§ Problem to work on
Reproduce exactly the section that begins at the line containing "break_through(0.6);" and ends at the line containing "in imported if", both lines included; omit all other lines.

§ Record extracts
──────────

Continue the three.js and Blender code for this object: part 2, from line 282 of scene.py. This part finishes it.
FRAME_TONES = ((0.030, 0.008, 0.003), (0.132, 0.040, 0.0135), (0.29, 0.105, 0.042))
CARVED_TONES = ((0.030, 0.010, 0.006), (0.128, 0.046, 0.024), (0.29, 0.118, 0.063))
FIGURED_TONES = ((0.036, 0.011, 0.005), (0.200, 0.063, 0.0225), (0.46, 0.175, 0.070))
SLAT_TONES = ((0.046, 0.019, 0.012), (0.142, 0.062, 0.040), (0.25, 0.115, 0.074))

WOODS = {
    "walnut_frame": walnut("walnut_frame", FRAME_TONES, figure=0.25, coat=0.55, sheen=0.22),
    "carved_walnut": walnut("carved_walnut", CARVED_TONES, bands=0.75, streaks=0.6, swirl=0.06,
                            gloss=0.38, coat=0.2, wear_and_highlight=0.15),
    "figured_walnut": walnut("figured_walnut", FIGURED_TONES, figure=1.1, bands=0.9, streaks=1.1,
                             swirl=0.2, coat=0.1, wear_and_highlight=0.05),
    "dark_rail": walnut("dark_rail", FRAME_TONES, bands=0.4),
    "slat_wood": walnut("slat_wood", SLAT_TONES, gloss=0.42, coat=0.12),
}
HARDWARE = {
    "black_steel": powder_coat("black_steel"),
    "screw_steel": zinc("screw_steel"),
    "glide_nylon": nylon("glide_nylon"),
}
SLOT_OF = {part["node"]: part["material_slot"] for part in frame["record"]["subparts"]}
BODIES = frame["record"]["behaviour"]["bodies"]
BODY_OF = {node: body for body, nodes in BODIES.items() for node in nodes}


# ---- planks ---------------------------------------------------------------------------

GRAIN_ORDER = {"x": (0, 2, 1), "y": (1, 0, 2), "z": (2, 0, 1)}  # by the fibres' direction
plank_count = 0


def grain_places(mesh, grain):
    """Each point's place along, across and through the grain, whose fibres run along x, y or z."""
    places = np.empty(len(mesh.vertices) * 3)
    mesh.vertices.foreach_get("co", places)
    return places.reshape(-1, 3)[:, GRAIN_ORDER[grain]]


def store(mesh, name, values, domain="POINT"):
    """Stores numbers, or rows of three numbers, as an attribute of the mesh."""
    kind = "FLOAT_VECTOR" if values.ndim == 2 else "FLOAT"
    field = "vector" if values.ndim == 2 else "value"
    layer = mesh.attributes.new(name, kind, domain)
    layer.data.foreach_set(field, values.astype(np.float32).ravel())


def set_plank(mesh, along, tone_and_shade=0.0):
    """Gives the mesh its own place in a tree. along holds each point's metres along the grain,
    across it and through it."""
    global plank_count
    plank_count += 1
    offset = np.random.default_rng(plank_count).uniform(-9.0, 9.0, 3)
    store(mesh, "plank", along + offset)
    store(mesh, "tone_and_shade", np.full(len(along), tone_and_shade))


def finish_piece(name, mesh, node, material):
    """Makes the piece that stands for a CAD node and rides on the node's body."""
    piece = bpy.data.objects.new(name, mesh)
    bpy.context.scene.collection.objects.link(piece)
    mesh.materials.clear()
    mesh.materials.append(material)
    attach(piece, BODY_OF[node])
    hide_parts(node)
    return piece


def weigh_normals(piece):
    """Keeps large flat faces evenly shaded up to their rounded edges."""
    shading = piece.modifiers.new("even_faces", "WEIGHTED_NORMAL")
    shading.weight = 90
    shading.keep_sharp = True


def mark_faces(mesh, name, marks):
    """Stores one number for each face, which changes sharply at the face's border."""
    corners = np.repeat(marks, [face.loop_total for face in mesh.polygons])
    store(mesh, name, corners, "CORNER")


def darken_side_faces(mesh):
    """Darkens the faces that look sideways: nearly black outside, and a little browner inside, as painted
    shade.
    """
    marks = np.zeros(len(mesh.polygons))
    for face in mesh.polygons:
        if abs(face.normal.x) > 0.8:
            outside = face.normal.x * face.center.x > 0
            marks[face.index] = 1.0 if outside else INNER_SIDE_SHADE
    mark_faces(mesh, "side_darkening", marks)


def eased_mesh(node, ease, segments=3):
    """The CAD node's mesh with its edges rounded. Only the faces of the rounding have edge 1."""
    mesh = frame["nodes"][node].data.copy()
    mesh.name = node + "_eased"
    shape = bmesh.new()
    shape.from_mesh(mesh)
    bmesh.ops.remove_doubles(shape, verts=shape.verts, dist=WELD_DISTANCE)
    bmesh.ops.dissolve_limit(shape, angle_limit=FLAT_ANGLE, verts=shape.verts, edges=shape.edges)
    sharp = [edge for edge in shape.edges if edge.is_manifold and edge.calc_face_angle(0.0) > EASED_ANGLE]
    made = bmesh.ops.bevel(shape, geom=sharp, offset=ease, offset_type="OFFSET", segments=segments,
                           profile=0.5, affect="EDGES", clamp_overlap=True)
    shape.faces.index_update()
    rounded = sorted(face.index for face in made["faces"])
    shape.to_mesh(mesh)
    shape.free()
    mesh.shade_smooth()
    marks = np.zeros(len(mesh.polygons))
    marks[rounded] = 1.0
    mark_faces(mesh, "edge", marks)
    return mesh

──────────

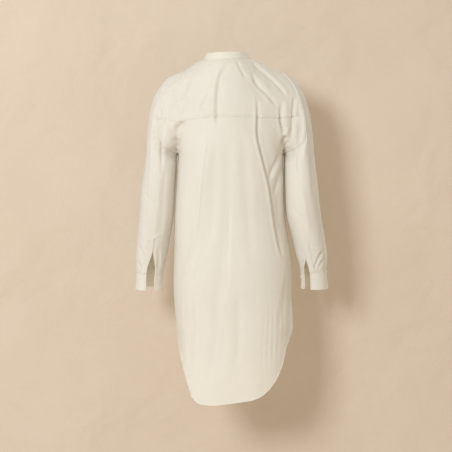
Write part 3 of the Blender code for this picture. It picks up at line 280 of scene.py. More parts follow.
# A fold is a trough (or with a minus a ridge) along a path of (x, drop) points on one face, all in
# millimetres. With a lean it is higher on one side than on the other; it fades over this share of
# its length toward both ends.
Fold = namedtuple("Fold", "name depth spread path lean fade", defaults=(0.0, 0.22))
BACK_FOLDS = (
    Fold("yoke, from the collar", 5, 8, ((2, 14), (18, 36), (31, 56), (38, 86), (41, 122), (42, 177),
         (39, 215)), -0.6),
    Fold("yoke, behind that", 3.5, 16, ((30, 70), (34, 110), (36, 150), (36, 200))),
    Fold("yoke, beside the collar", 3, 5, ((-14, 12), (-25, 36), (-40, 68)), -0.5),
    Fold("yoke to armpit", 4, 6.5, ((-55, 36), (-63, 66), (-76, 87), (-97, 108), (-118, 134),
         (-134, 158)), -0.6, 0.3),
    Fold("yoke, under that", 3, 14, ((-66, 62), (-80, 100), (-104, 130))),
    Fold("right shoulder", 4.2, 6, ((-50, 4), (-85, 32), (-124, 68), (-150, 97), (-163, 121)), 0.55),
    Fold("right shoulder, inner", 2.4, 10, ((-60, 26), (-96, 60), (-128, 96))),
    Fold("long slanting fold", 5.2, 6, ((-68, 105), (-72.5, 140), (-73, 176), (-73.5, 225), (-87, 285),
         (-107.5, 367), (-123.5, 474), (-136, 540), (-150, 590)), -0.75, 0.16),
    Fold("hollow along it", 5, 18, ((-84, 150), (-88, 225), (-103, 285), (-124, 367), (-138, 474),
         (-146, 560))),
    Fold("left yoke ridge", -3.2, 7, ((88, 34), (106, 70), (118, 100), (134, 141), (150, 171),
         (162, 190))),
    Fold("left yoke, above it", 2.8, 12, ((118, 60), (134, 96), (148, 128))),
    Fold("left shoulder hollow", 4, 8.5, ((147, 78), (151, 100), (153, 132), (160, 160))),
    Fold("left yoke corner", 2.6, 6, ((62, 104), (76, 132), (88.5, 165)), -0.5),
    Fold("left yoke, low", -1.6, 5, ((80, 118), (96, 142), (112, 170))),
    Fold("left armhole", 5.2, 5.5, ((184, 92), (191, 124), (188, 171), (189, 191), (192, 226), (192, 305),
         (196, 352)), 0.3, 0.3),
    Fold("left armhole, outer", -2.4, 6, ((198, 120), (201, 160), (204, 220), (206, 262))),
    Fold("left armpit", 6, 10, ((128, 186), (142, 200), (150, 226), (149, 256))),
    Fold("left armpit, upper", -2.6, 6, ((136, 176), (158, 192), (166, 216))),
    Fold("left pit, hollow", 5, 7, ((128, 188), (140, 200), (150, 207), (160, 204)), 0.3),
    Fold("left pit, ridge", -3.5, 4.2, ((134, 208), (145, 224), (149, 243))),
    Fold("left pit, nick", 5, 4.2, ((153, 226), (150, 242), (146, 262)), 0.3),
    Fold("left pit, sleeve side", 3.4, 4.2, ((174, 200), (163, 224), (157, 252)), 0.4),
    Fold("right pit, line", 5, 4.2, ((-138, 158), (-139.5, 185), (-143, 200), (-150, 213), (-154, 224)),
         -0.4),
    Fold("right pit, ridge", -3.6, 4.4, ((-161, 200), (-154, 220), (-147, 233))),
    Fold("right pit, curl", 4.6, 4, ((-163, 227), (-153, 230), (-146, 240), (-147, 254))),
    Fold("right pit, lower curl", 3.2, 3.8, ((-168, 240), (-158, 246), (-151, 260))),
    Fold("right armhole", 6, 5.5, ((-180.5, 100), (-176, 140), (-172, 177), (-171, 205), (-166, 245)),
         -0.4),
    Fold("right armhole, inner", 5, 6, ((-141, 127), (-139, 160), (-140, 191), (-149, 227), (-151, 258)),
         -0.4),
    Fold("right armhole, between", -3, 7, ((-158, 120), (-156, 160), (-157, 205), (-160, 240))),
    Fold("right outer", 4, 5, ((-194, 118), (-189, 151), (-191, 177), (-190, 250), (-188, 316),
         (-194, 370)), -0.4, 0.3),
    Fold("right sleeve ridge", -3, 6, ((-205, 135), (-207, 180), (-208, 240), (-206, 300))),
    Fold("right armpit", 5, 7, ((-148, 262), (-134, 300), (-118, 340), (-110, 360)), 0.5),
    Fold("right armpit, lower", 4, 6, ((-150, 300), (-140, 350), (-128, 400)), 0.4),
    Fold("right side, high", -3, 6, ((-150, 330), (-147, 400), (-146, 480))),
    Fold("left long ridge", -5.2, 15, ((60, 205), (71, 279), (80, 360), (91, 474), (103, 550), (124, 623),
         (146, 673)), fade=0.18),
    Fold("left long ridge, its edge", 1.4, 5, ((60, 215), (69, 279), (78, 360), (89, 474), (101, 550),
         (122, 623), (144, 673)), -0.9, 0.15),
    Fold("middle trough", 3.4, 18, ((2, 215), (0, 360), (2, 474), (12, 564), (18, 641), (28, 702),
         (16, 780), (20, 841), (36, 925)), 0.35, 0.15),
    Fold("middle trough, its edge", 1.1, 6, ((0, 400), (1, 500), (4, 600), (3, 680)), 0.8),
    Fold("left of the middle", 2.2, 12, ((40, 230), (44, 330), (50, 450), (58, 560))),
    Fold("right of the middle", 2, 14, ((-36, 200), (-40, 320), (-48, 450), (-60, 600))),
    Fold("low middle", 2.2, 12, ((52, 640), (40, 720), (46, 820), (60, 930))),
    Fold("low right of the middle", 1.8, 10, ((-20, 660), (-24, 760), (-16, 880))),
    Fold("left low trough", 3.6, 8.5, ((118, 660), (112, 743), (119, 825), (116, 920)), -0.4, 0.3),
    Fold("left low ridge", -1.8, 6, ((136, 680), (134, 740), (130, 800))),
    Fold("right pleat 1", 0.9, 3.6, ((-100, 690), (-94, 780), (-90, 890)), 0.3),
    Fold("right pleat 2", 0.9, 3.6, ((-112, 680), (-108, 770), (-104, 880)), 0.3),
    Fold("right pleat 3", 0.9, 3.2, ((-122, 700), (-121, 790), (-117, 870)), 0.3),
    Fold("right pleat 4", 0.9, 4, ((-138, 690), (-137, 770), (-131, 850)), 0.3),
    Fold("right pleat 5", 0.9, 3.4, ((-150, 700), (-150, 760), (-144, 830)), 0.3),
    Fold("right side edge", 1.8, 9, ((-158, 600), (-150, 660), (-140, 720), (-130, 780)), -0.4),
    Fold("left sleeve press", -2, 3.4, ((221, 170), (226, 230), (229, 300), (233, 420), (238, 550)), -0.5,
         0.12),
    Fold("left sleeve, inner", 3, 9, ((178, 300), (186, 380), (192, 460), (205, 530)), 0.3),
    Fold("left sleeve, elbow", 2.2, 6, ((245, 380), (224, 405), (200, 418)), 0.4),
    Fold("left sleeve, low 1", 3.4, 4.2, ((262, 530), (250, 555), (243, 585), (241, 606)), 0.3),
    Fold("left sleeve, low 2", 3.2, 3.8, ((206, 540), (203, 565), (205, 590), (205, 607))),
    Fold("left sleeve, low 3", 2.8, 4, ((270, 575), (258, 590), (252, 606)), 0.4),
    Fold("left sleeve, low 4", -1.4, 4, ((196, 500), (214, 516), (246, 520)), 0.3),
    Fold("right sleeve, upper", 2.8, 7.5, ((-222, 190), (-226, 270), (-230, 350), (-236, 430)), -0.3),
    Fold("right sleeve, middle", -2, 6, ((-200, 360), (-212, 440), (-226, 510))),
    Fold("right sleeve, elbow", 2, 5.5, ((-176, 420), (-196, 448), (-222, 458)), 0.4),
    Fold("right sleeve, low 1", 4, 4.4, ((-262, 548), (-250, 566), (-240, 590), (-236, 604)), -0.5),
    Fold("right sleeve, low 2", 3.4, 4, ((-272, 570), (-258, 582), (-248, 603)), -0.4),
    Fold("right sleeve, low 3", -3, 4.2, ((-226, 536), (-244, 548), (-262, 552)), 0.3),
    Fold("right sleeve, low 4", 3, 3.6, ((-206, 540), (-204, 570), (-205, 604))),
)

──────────

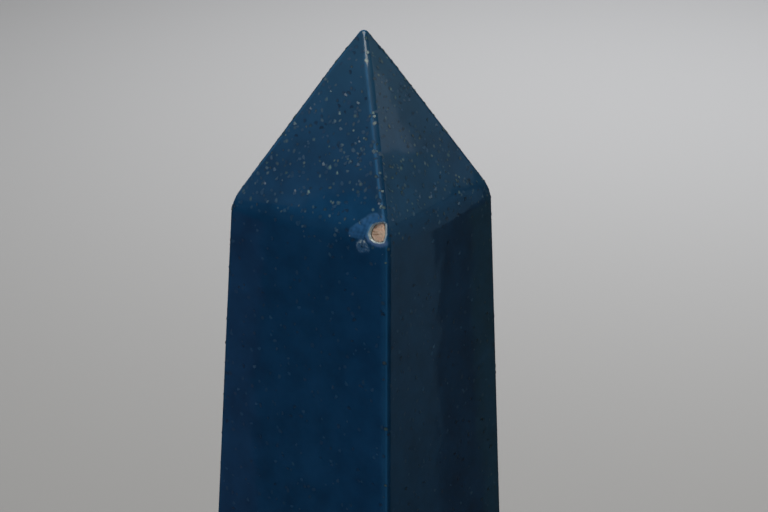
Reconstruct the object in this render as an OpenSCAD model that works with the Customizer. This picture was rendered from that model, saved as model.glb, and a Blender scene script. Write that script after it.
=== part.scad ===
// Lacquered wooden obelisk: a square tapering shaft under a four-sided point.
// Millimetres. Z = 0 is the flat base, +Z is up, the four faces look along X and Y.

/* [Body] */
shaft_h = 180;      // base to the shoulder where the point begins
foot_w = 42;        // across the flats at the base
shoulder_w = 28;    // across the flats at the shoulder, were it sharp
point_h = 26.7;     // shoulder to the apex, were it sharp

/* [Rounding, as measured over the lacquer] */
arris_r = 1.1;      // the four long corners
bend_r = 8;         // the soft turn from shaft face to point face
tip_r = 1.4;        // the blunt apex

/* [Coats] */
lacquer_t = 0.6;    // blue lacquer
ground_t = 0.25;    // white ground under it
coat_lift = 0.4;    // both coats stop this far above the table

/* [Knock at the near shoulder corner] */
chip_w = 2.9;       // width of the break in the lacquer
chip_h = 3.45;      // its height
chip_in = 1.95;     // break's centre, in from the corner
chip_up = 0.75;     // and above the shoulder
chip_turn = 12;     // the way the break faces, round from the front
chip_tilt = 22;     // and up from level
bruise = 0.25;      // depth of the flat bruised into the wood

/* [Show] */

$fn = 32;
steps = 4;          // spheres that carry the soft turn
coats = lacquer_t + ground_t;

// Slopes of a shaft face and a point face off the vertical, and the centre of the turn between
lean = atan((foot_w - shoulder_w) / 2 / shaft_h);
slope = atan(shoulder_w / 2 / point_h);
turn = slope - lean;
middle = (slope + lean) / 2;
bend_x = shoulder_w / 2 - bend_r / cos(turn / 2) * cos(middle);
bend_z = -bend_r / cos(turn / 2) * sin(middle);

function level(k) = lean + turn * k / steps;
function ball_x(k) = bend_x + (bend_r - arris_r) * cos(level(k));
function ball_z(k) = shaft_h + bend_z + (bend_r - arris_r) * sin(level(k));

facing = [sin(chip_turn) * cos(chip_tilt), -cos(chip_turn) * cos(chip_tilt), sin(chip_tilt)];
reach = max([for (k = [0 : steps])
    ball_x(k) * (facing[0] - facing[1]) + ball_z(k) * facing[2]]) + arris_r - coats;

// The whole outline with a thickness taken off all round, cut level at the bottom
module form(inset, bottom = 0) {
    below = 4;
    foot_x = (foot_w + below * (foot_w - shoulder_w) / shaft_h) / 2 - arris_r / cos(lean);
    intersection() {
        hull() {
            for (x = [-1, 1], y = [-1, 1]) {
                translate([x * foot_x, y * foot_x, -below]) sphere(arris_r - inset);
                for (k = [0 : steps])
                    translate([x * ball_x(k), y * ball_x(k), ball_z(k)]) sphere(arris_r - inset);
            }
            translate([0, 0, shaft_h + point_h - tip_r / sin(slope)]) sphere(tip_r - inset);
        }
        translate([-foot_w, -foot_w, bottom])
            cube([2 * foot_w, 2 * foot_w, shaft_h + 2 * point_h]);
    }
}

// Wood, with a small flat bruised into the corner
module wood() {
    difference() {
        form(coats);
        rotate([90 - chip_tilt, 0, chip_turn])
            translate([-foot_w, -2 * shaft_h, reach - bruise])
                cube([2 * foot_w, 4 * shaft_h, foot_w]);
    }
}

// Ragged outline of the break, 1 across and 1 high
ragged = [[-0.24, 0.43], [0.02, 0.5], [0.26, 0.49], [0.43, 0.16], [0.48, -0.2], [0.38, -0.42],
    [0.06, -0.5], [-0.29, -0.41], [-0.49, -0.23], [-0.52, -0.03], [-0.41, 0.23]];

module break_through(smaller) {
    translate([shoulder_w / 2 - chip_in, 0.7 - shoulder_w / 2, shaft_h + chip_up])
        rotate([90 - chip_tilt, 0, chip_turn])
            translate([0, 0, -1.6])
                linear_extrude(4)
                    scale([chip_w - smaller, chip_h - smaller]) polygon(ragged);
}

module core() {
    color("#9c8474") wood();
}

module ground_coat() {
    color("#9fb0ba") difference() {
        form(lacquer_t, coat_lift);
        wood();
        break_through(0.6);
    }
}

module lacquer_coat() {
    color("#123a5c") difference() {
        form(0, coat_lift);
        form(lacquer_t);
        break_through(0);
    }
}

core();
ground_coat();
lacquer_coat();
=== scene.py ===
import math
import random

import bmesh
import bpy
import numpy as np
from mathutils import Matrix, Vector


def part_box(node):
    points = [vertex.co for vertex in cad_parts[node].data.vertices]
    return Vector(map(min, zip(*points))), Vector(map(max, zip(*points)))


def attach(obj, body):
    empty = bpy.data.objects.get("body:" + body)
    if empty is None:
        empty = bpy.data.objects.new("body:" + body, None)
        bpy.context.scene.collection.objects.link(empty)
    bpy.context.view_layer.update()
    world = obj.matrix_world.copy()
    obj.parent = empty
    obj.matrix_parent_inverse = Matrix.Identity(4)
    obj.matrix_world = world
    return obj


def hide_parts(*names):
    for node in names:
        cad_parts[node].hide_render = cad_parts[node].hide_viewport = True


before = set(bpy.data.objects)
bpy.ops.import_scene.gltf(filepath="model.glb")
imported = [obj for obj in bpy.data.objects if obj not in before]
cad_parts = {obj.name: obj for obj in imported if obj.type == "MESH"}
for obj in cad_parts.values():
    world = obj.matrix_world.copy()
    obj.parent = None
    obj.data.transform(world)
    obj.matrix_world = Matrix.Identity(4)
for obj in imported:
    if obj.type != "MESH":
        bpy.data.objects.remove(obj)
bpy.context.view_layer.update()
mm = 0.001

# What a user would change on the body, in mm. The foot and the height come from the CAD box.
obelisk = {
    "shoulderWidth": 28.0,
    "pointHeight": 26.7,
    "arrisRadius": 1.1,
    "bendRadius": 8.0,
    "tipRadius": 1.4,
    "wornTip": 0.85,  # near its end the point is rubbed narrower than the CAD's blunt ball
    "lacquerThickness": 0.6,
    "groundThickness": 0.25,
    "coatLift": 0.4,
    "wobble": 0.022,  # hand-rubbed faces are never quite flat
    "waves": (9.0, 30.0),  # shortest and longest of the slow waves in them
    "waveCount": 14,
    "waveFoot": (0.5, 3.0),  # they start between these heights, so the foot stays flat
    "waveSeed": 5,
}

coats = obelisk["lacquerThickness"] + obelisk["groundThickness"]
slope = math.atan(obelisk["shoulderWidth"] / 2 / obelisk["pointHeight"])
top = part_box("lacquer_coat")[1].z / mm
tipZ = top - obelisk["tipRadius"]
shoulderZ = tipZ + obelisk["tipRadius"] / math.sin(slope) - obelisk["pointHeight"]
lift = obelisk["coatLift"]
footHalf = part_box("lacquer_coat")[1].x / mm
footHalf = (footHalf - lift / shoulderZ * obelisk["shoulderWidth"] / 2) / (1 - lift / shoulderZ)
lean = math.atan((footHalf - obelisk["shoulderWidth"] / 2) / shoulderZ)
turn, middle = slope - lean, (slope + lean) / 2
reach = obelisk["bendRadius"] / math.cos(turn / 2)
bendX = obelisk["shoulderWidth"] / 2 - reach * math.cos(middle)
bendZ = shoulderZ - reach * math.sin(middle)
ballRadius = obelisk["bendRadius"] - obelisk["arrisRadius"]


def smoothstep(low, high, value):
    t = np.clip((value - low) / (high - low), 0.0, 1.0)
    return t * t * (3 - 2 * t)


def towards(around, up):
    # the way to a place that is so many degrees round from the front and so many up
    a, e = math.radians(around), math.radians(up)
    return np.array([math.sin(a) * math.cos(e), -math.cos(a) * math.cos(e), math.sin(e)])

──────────

§ Solution for this task
        break_through(0.6);
    }
}

module lacquer_coat() {
    color("#123a5c") difference() {
        form(0, coat_lift);
        form(lacquer_t);
        break_through(0);
    }
}

core();
ground_coat();
lacquer_coat();
=== scene.py ===
import math
import random

import bmesh
import bpy
import numpy as np
from mathutils import Matrix, Vector


def part_box(node):
    points = [vertex.co for vertex in cad_parts[node].data.vertices]
    return Vector(map(min, zip(*points))), Vector(map(max, zip(*points)))


def attach(obj, body):
    empty = bpy.data.objects.get("body:" + body)
    if empty is None:
        empty = bpy.data.objects.new("body:" + body, None)
        bpy.context.scene.collection.objects.link(empty)
    bpy.context.view_layer.update()
    world = obj.matrix_world.copy()
    obj.parent = empty
    obj.matrix_parent_inverse = Matrix.Identity(4)
    obj.matrix_world = world
    return obj


def hide_parts(*names):
    for node in names:
        cad_parts[node].hide_render = cad_parts[node].hide_viewport = True


before = set(bpy.data.objects)
bpy.ops.import_scene.gltf(filepath="model.glb")
imported = [obj for obj in bpy.data.objects if obj not in before]
cad_parts = {obj.name: obj for obj in imported if obj.type == "MESH"}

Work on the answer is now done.